Well, pressure inside my eyes remains "low". There are no signs of cataracts. Corrected distance vision remains unchanged, and still delivers 30/20 (one line of smaller print further down the chart from 20/20). A quick tweak to the frames of the pair in which I pushed my Varifocus lenses a couple of years ago, and I'm good to go, wallet unopened. At last: a benefit to being Of A Certain Age. And I swung by the foody shop on the way home. Two birds with one stone, and all that. It's more than a bit blustery out there at the moment, yet the sky is currently cloudless.

Me, to a "T"

Tee-hee.

During the era Thorstein Veblen so vividly described in The Theory of the Leisure Class, social status was measured by how little a person worked; today it is often measured by how much a person works. If you are not constantly connected, you are unimportant; if you willingly unplug to recuperate, play, or even do nothing, you become an expendable slacker.

Mark C Taylor in Chronicle


There are more serious points further into the essay.

Six days...

... from now, I shall be able to increment my total of "Strange Fruit" variants. (From nine to ten.) NPR just aired an interview with Annie Lennox, chatting about her new album "Nostalgia". It's one of the songs she's just recorded.

I've cheated. There's a version (by Katey Segal and the Forest Rangers) on the excellent soundtrack album to the first four seasons of a TV Show called "Sons of Anarchy"... and I'm enjoying that right now. Though what I really should be doing right now, of course, is making myself some lunch before I collapse in an untidy heap on the floor. 'Twas ever thus.
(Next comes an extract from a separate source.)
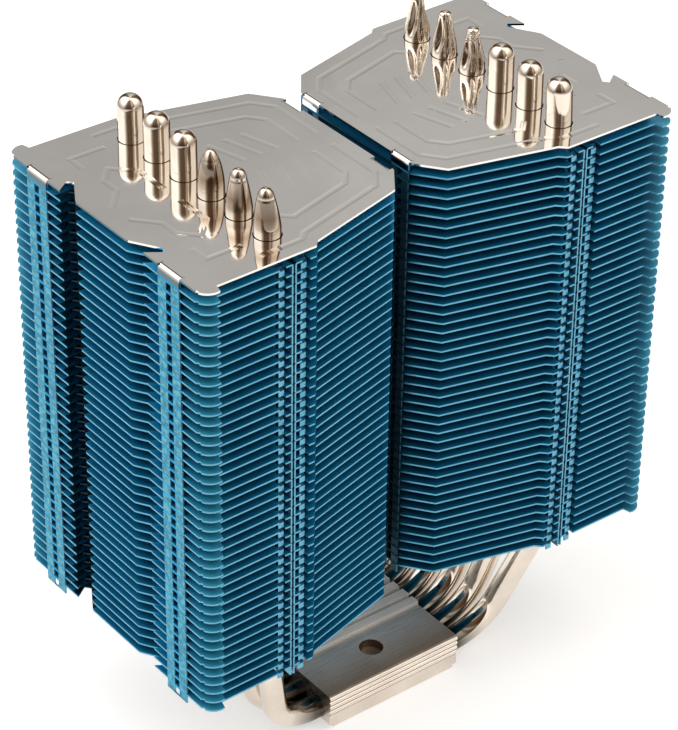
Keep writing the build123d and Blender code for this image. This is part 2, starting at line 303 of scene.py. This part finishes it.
def cap_material():
    """Extruded block: dull brushed grey-brown on top, bright on its ribs, with a painted highlight on
    its ridges and painted shade in its bar hole.
    """
    m = Nodes("cap_block_metal")
    level = m.ramp(m.flatness(), [(0.85, 0.0), (0.97, 1.0)])
    top = m.ramp(m.noise(60.0), [(0.3, (0.46, 0.47, 0.45)), (0.7, (0.64, 0.65, 0.62))])
    front = m.ramp(m.along("Y", -40.0), [(0.40, 1.0), (0.80, (0.45, 0.36, 0.29))])
    top = m.times(top, front)
    side = m.ramp(m.noise(60.0), [(0.3, (0.80, 0.72, 0.64)), (0.7, (0.90, 0.83, 0.75))])
    # Painted highlight: the ridges are pale and hardly metallic, so they look lit.
    ridge_highlight = m.ramp(m.noise(60.0), [(0.3, (0.88, 0.84, 0.78)), (0.7, (0.95, 0.92, 0.88))])
    ridge_highlight_mask = m.window("Z", RIDGE_HIGHLIGHT_Z)
    tint = m.mix(ridge_highlight_mask, m.mix(level, side, top), ridge_highlight)
    # Painted shade: the walls of the bar hole are darkened brown.
    hole_shade = m.times(m.window("Y", HOLE_SHADE_Y), m.window("X", HOLE_SHADE_X))
    hole_shade = m.times(hole_shade, m.window("Z", HOLE_SHADE_Z))
    m.into(m.shaded(tint, hole_shade, (0.42, 0.33, 0.26)), "Base Color")
    # The ridges are made nearly non-metallic as part of their painted highlight.
    m.into(m.shaded(m.ramp(level, [(0.0, 1.0), (1.0, 0.3)]), ridge_highlight_mask, 0.1), "Metallic")
    streak = m.noise(2500.0, stretch=(0.03, 1, 1))
    m.into(m.ramp(streak, [(0.3, 0.22), (0.7, 0.38)]), "Roughness")
    m.bump(streak, 0.3, 0.08 * MM)
    return m.material


def contact_material():
    """Brushed contact plate."""
    m = Nodes("contact_plate_metal")
    m.set("Metallic", 1.0)
    m.into(m.ramp(m.noise(90.0), [(0.3, (0.70, 0.62, 0.54)), (0.7, (0.82, 0.74, 0.65))]), "Base Color")
    streak = m.noise(2200.0, stretch=(0.03, 1, 1))
    m.into(m.ramp(streak, [(0.3, 0.25), (0.7, 0.42)]), "Roughness")
    m.bump(streak, 0.25, 0.06 * MM)
    return m.material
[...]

To my mild surprise (or should that be 'horror'?) the Amazon Music Library now holds 6,878 purchased items, spread across 444 albums (not counting the one I inadvertently "one-clicked" on, that still needs about 15 minutes to decide I haven't changed my mind about it). I don't play these from the Cloud Player (though I could, of course) — I simply download them if I haven't already ripped the CD they 'match' for myself. The Auto Rip elves have been very busy, it seems, making good on their long-term promise to go back and rip many of my earlier CD purchases.

Now, about that lunch...

Stardust

Yesterday I mentioned my original (late December 2007) DVD of "Stardust" and my intention to replace it by a Blu-ray. That arrived today (accompanied by a nice mixture of other titles)...

Incoming BDs

... and I've just re-watched it. Thoroughly enjoyable it was, too. There was also a BBC Blu-ray of Prof Iain Stewart's "How Earth made us". I began watching that with my lunch, but am not yet ready to deliver a verdict. Certainly, its information density was pretty low, and there was a mite too much music, jump-cutting, repetition and recapitulation-as-we-went-along for my taste. But some of the landscapes were pretty, and pretty stunning, too.

  

Footnotes

1  He really ought to learn how to trim his photo file sizes down for email. 9 MB for two pix? Ridiculously profligate, as ever. I dunno. Give people high-capacity fibre broadband into their remote farm / mansion and they promptly fill it up.
I hope his brother-in-law isn't still on dial-up :-)
2  My eye/brain interface has taught itself to tune out the effects of that Posterior Vitreous Detachment that came my way several years ago. Oh, the joys of leaving behind the first (and second, and third) flush of youth, heh?